In a decade, 30% of jobs could be automated. Creative industries are already feeling it. Editing, photography, copywriting. If your value is based on repetition or polish, AI is already encroaching.

But AI doesn’t think. It predicts. It’s not creative, it remixes what it’s been fed. That’s the limit. And the opportunity.

ETHICS IN TECHNOLOGY IS NOT A NICHE DEBATE

This isn’t just about jobs. It’s about systems. The ethics in technology affect democracy, mental health, climate, consent, and identity. Deepfakes erode trust. Algorithmic feeds push teens into anxiety spirals.

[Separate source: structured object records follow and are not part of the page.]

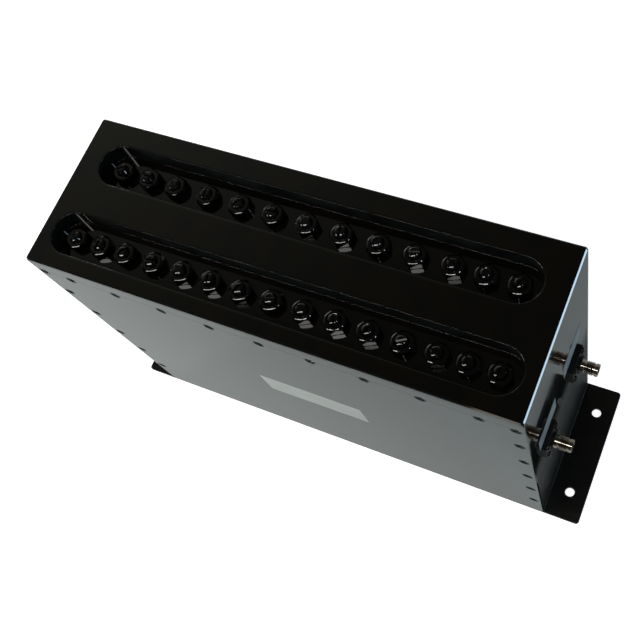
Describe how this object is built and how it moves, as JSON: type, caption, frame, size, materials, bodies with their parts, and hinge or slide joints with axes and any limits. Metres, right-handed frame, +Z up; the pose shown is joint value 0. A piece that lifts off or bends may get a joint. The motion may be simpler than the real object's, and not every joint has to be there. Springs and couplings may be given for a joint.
{
  "type": "cavity duplexer",
  "caption": "Tall glossy black metal box with two long pockets of tuning screws in its top, a coaxial connector pair on one end, a shared one on the other, and a foot plate with bolt holes.",
  "frame": {"origin": "under the middle of the foot plate, on the plane it stands on", "axes": "+X along the body to the end with two connectors, +Y across it to the side with seven resonators, +Z up"},
  "size_m": [0.4644, 0.1306, 0.294],
  "materials": {
    "black_paint": "glossy black enamel",
    "black_steel": "blackened steel",
    "nickel": "nickel plated",
    "brass": "plain",
    "white_plastic": "plain white",
    "bare_aluminium": "machined"
  },
  "bodies": {
    "cabinet": {"housing": "black_paint", "foot_plate": "black_paint", "near_cover": "black_paint", "far_cover": "black_paint", "cover_screws": "black_steel", "foot_screws": "black_steel", "flange_screws": "black_steel", "locknuts": "black_steel", "near_connector": "nickel", "far_connector": "nickel", "common_connector": "nickel", "near_contact": "brass", "far_contact": "brass", "common_contact": "brass", "connector_insulators": "white_plastic", "near_resonator_1": "bare_aluminium", "near_resonator_2": "bare_aluminium", "near_resonator_3": "bare_aluminium", "near_resonator_4": "bare_aluminium", "near_resonator_5": "bare_aluminium", "near_resonator_6": "bare_aluminium", "near_resonator_7": "bare_aluminium", "near_resonator_8": "bare_aluminium", "far_resonator_1": "bare_aluminium", "far_resonator_2": "bare_aluminium", "far_resonator_3": "bare_aluminium", "far_resonator_4": "bare_aluminium", "far_resonator_5": "bare_aluminium", "far_resonator_6": "bare_aluminium", "far_resonator_7": "bare_aluminium"},
    "near_tuning_screw_1": {"near_tuning_screw_1": "black_steel"},
    "near_tuning_screw_2": {"near_tuning_screw_2": "black_steel"},
    "near_tuning_screw_3": {"near_tuning_screw_3": "black_steel"},
    "near_tuning_screw_4": {"near_tuning_screw_4": "black_steel"},
    "near_tuning_screw_5": {"near_tuning_screw_5": "black_steel"},
    "near_tuning_screw_6": {"near_tuning_screw_6": "black_steel"},
    "near_tuning_screw_7": {"near_tuning_screw_7": "black_steel"},
    "near_tuning_screw_8": {"near_tuning_screw_8": "black_steel"},
    "near_coupling_screw_1": {"near_coupling_screw_1": "black_steel"},
    "near_coupling_screw_2": {"near_coupling_screw_2": "black_steel"},
    "near_coupling_screw_3": {"near_coupling_screw_3": "black_steel"},
    "near_coupling_screw_4": {"near_coupling_screw_4": "black_steel"},
    "near_coupling_screw_5": {"near_coupling_screw_5": "black_steel"},
    "near_coupling_screw_6": {"near_coupling_screw_6": "black_steel"},
    "near_coupling_screw_7": {"near_coupling_screw_7": "black_steel"},
    "far_tuning_screw_1": {"far_tuning_screw_1": "black_steel"},
    "far_tuning_screw_2": {"far_tuning_screw_2": "black_steel"},
    "far_tuning_screw_3": {"far_tuning_screw_3": "black_steel"},
    "far_tuning_screw_4": {"far_tuning_screw_4": "black_steel"},
    "far_tuning_screw_5": {"far_tuning_screw_5": "black_steel"},
    "far_tuning_screw_6": {"far_tuning_screw_6": "black_steel"},
    "far_tuning_screw_7": {"far_tuning_screw_7": "black_steel"},
    "far_coupling_screw_1": {"far_coupling_screw_1": "black_steel"},
    "far_coupling_screw_2": {"far_coupling_screw_2": "black_steel"},
    "far_coupling_screw_3": {"far_coupling_screw_3": "black_steel"},
    "far_coupling_screw_4": {"far_coupling_screw_4": "black_steel"},
    "far_coupling_screw_5": {"far_coupling_screw_5": "black_steel"},
    "far_coupling_screw_6": {"far_coupling_screw_6": "black_steel"}
  },
  "joints": [
    {"name": "near_tuning_screw_1_feed", "type": "slide", "parent": "cabinet", "child": "near_tuning_screw_1", "axis": [0, 0, 1], "range_m": [-0.003, 0.003]},
    {"name": "near_tuning_screw_2_feed", "type": "slide", "parent": "cabinet", "child": "near_tuning_screw_2", "axis": [0, 0, 1], "range_m": [-0.003, 0.003]},
    {"name": "near_tuning_screw_3_feed", "type": "slide", "parent": "cabinet", "child": "near_tuning_screw_3", "axis": [0, 0, 1], "range_m": [-0.003, 0.003]},
    {"name": "near_tuning_screw_4_feed", "type": "slide", "parent": "cabinet", "child": "near_tuning_screw_4", "axis": [0, 0, 1], "range_m": [-0.003, 0.003]},
    {"name": "near_tuning_screw_5_feed", "type": "slide", "parent": "cabinet", "child": "near_tuning_screw_5", "axis": [0, 0, 1], "range_m": [-0.003, 0.003]},
    {"name": "near_tuning_screw_6_feed", "type": "slide", "parent": "cabinet", "child": "near_tuning_screw_6", "axis": [0, 0, 1], "range_m": [-0.003, 0.003]},
    {"name": "near_tuning_screw_7_feed", "type": "slide", "parent": "cabinet", "child": "near_tuning_screw_7", "axis": [0, 0, 1], "range_m": [-0.003, 0.003]},
    {"name": "near_tuning_screw_8_feed", "type": "slide", "parent": "cabinet", "child": "near_tuning_screw_8", "axis": [0, 0, 1], "range_m": [-0.003, 0.003]},
    {"name": "near_coupling_screw_1_feed", "type": "slide", "parent": "cabinet", "child": "near_coupling_screw_1", "axis": [0, 0, 1], "range_m": [-0.003, 0.003]},
    {"name": "near_coupling_screw_2_feed", "type": "slide", "parent": "cabinet", "child": "near_coupling_screw_2", "axis": [0, 0, 1], "range_m": [-0.003, 0.003]},
    {"name": "near_coupling_screw_3_feed", "type": "slide", "parent": "cabinet", "child": "near_coupling_screw_3", "axis": [0, 0, 1], "range_m": [-0.003, 0.003]},
    {"name": "near_coupling_screw_4_feed", "type": "slide", "parent": "cabinet", "child": "near_coupling_screw_4", "axis": [0, 0, 1], "range_m": [-0.003, 0.003]},
    {"name": "near_coupling_screw_5_feed", "type": "slide", "parent": "cabinet", "child": "near_coupling_screw_5", "axis": [0, 0, 1], "range_m": [-0.003, 0.003]},
    {"name": "near_coupling_screw_6_feed", "type": "slide", "parent": "cabinet", "child": "near_coupling_screw_6", "axis": [0, 0, 1], "range_m": [-0.003, 0.003]},
    {"name": "near_coupling_screw_7_feed", "type": "slide", "parent": "cabinet", "child": "near_coupling_screw_7", "axis": [0, 0, 1], "range_m": [-0.003, 0.003]},
    {"name": "far_tuning_screw_1_feed", "type": "slide", "parent": "cabinet", "child": "far_tuning_screw_1", "axis": [0, 0, 1], "range_m": [-0.003, 0.003]},
    {"name": "far_tuning_screw_2_feed", "type": "slide", "parent": "cabinet", "child": "far_tuning_screw_2", "axis": [0, 0, 1], "range_m": [-0.003, 0.003]},
    {"name": "far_tuning_screw_3_feed", "type": "slide", "parent": "cabinet", "child": "far_tuning_screw_3", "axis": [0, 0, 1], "range_m": [-0.003, 0.003]},
    {"name": "far_tuning_screw_4_feed", "type": "slide", "parent": "cabinet", "child": "far_tuning_screw_4", "axis": [0, 0, 1], "range_m": [-0.003, 0.003]},
    {"name": "far_tuning_screw_5_feed", "type": "slide", "parent": "cabinet", "child": "far_tuning_screw_5", "axis": [0, 0, 1], "range_m": [-0.003, 0.003]},
    {"name": "far_tuning_screw_6_feed", "type": "slide", "parent": "cabinet", "child": "far_tuning_screw_6", "axis": [0, 0, 1], "range_m": [-0.003, 0.003]},
    {"name": "far_tuning_screw_7_feed", "type": "slide", "parent": "cabinet", "child": "far_tuning_screw_7", "axis": [0, 0, 1], "range_m": [-0.003, 0.003]},
    {"name": "far_coupling_screw_1_feed", "type": "slide", "parent": "cabinet", "child": "far_coupling_screw_1", "axis": [0, 0, 1], "range_m": [-0.003, 0.003]},
    {"name": "far_coupling_screw_2_feed", "type": "slide", "parent": "cabinet", "child": "far_coupling_screw_2", "axis": [0, 0, 1], "range_m": [-0.003, 0.003]},
    {"name": "far_coupling_screw_3_feed", "type": "slide", "parent": "cabinet", "child": "far_coupling_screw_3", "axis": [0, 0, 1], "range_m": [-0.003, 0.003]},
    {"name": "far_coupling_screw_4_feed", "type": "slide", "parent": "cabinet", "child": "far_coupling_screw_4", "axis": [0, 0, 1], "range_m": [-0.003, 0.003]},
    {"name": "far_coupling_screw_5_feed", "type": "slide", "parent": "cabinet", "child": "far_coupling_screw_5", "axis": [0, 0, 1], "range_m": [-0.003, 0.003]},
    {"name": "far_coupling_screw_6_feed", "type": "slide", "parent": "cabinet", "child": "far_coupling_screw_6", "axis": [0, 0, 1], "range_m": [-0.003, 0.003]}
  ]
}
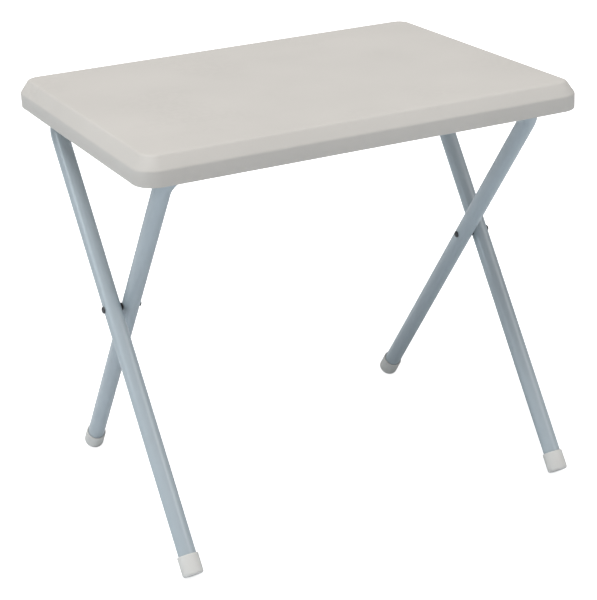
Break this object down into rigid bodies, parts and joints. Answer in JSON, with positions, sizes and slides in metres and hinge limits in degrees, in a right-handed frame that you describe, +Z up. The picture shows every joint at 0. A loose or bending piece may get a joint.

Surveillance tools are exported to regimes with no regard for civil rights.

In the background, massive data centers burn through energy to keep everything “smart.” E-waste piles up. Only 5% of devices are repairable. AI models trained on stolen art or biased datasets quietly shape the internet’s visual language.

This is not a glitch. It’s a design decision.

WHAT NEEDS TO CHANGE?

If we want innovation that actually improves life, not just output, the ethics need to be built in at the level of interface, training data, labor conditions, energy use.

That means:

  • Enforced transparency in how AI is trained and deployed
  • Laws requiring consent before likenesses are used
  • Public education that teaches media literacy, not just coding
  • Design that prioritizes mental well-being and accessibility
  • Standards for AI use in fashion and the beauty industry that center sustainability, representation, and labor fairness
  • It’s not about being anti-tech. It’s about being pro-accountability.

WILL AI TAKE OVER?

No. But the people who understand AI will!

That’s the real divide. Not between humans and machines but between those who adapt, shape the tools, and those who get automated out.

If you care about representation, labor, truth, or beauty you need to care about AI. Learn the tools. Ask better questions. Push for transparency. Because the future of ethics and technology will not be decided by the loudest companies. It will be decided by the people who show up and know what they’re doing.